New campaign to support families at risk of homelessness

General News

Threshold Welcomes New Campaign to Prevent Families Becoming Homeless

– Charity says other measures also needed to address current housing crisis –

Threshold, the national housing charity, has welcomed the new campaign to prevent families becoming homeless, which was launched by the  Dublin Region Homeless Executive on behalf of the four Dublin local authorities today (17.06.14).  Threshold will play a lead role in supporting families at risk of homelessness as part of the new campaign. 

Commenting today, Senator Aideen Hayden, Chairperson of Threshold, said: “Two of the key pillars of this campaign are the provision of a free telephone helpline for families at risk of homelessness and an agreement that all relevant stakeholders will work together to intervene in cases where families in receipt of Rent Supplement are in danger of losing their homes.  Threshold will lead both of these aspects of the campaign. 

“We will operate the helpline – Freephone 1800 454 454 – on behalf of the four local authorities in Dublin.  Any families that are renting and worried about losing their home are encouraged to call this helpline for assistance in maintaining their tenancy.  Once they contact us, we will undertake a number of key intervening steps, in partnership with the Dublin local authorities and the Department of Social Protection.”

The steps taken by Threshold to support families at risk of homelessness will include:

  • Working with the Dublin local authorities and the Department of Social Protection to intervene where a family is in receipt of Rent Supplement and is in danger of losing its tenancy.  Typically, this would be due to the family being asked to pay rents above the maximum limits prescribed by the Department. This may involve, for example, challenging what appears to be an unreasonable rent increase either directly with the landlord or by means of a rent review hearing at the Private Residential Tenancies Board (PRTB).
  • In circumstances where all other interventions to keep the family in their home have been exhausted, recommending to the Department that the family in question should have their Rent Supplement payments temporarily increased.  The Department may then decide to provide additional financial support to the family in question for a period of up to 13 weeks, during which time Threshold and other service-providers will work closely with the family to identify sustainable, long-term solutions to their housing needs.
  • Engaging with all relevant service-providers that could potentially assist in supporting the family in question, i.e. money advice, legal advice, housing, employment and health services.
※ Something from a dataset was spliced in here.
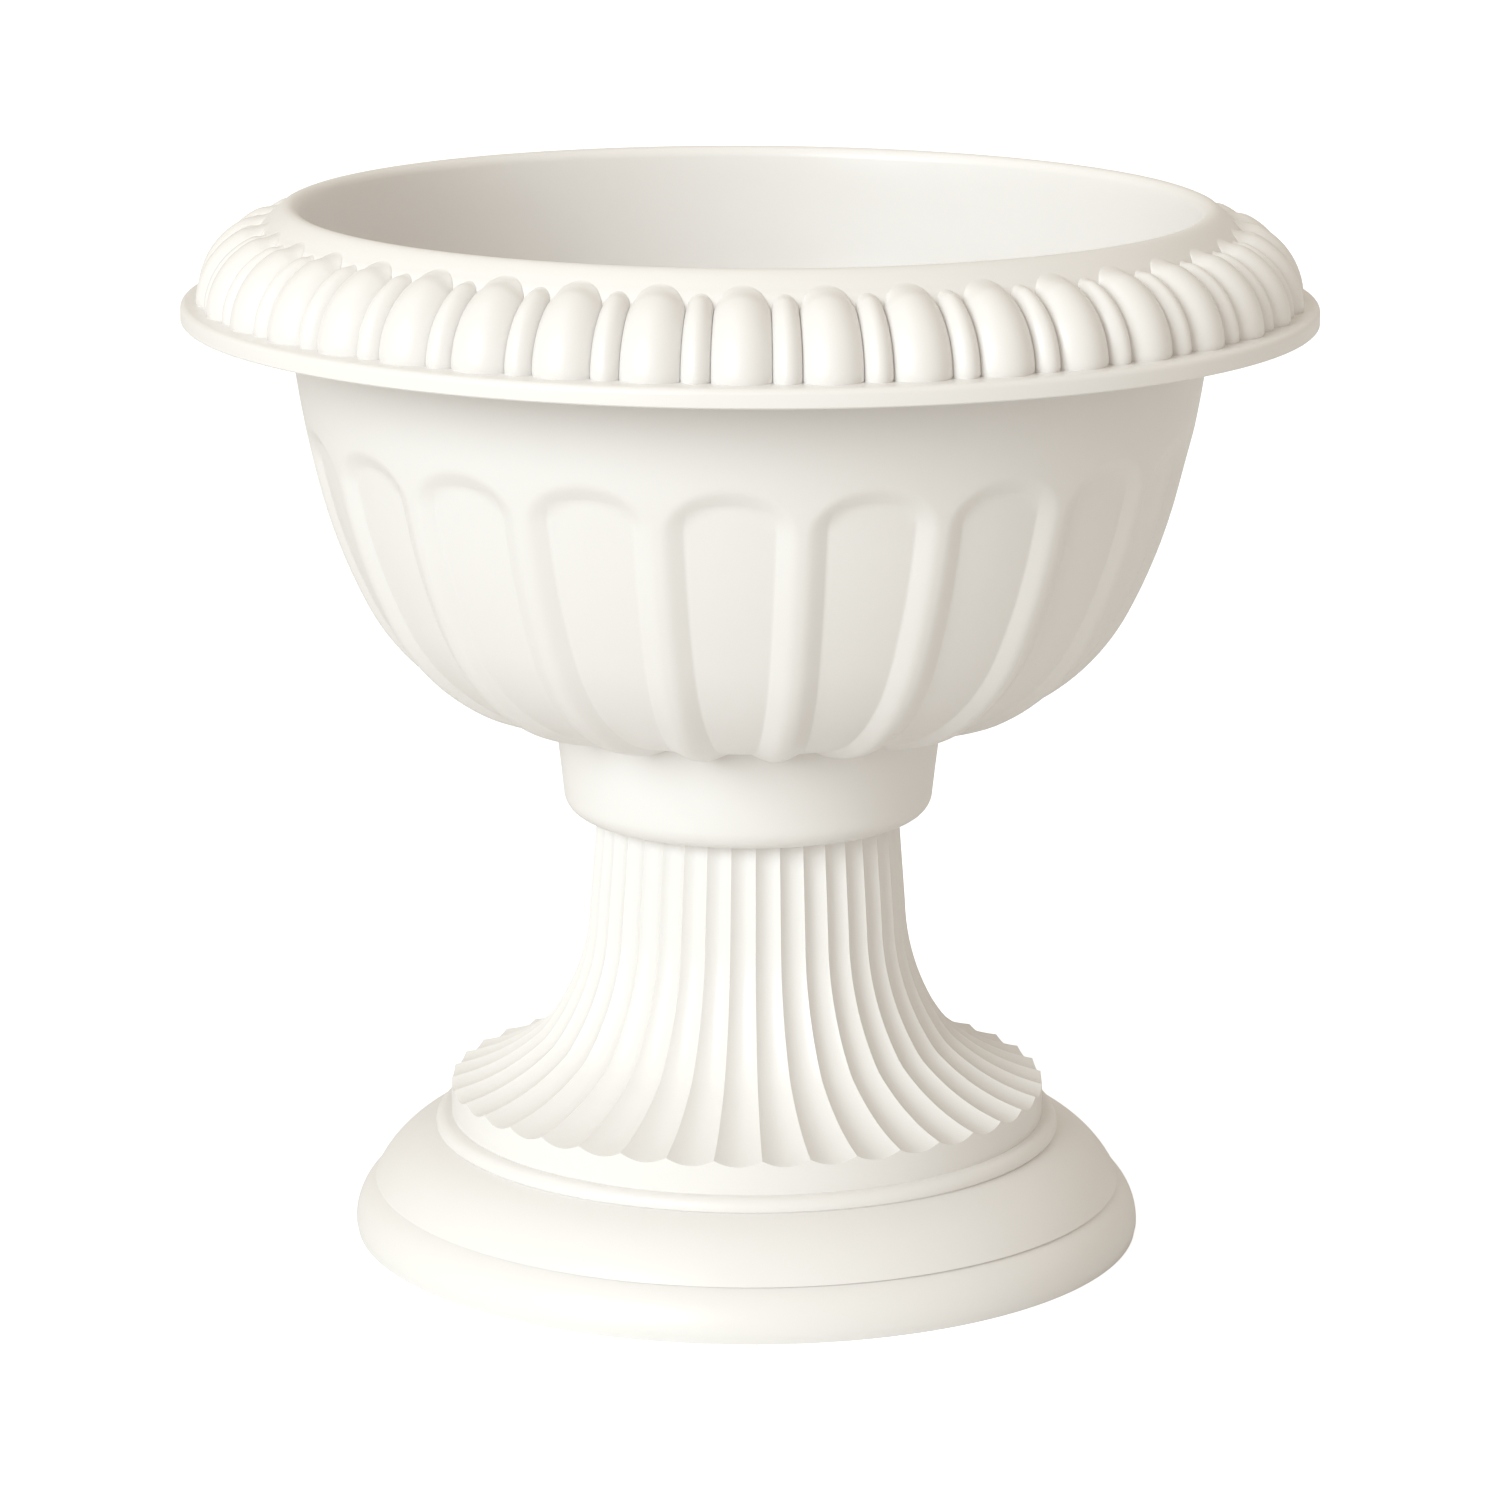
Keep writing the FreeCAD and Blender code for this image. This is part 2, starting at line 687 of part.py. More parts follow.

“Threshold has worked proactively since we were founded in 1978 to prevent homelessness, and we have been advocating the measures announced today for many years,” said Senator Aideen Hayden.  “We have always believed that the most important goal – when it comes to housing – is to keep families in their homes.  We are delighted to see government taking on board our recommendations, and we are pleased to take a lead role in this new initiative.  In the midst of the current housing crisis, it is essential that all stakeholders work together to ensure vulnerable families are supported before they fall into homelessness. 

“A focus on prevention is – undoubtedly – the best way to address homelessness.  Preventing families from becoming homeless in the first place not only means a far better personal outcome for the individuals concerned, but also saves money for the State in the long term.”

Other Measures Needed to Address the Housing Crisis

According to Senator Hayden, however, a range of additional measures are needed to address the current housing crisis and to ensure all families in Ireland have access to appropriate housing options that are sustainable in the long term.

“The campaign launched today has been developed by the local authorities and government in response to current serious challenges in the housing market, but it is only a temporary,” she said.  “The initiative only applies to the Dublin region, and its primary focus is on providing immediate supports to families in receipt of Rent Supplement who are in danger of losing their home.  Single people and tenants in other urban centres also face these challenges and they must be considered for inclusion under this initiative too.  

“In the longer term, a range of measures need to be employed to fix Ireland’s broken housing market.  A serious shortage of affordable rented housing is leading to unaffordable rent increases for many households.  Introducing a system of rent control is the only way for the Government to curb the exorbitant rent increases that are driving families into homelessness.  Such a system must legislate for reasonable and predictable rent increases and provide stability for both tenants and landlords.

“The Rent Supplement scheme must be completely overhauled.  The caps on Rent Supplement payments and administrative difficulties associated with the scheme make it increasingly difficult for tenants to secure new accommodation or to keep their current rented home.  The scheme must be re-designed in a way that enables low-income households to compete in the private rented market.

“The Housing Assistance Payment – which has been earmarked to replace the Rent Supplement scheme and address some of its flaws – is not being introduced quickly enough.  If this is to be the principal way that government proposes to meet the long-term needs of those currently receiving rent supplement, then it must be brought forward immediately before the current housing crisis becomes any worse.

“The private rented sector cannot be the sole response to meeting the needs of the 90,000 families on housing waiting lists.  It is essential that a comprehensive social housing programme is rolled out, where local authorities and voluntary housing bodies deliver at least 6,000 additional social housing units annually.  It is the housing shortage in urban centres that has led to the current housing crisis and it will require significant financial investment by government to increase supply for those who cannot afford market rents.”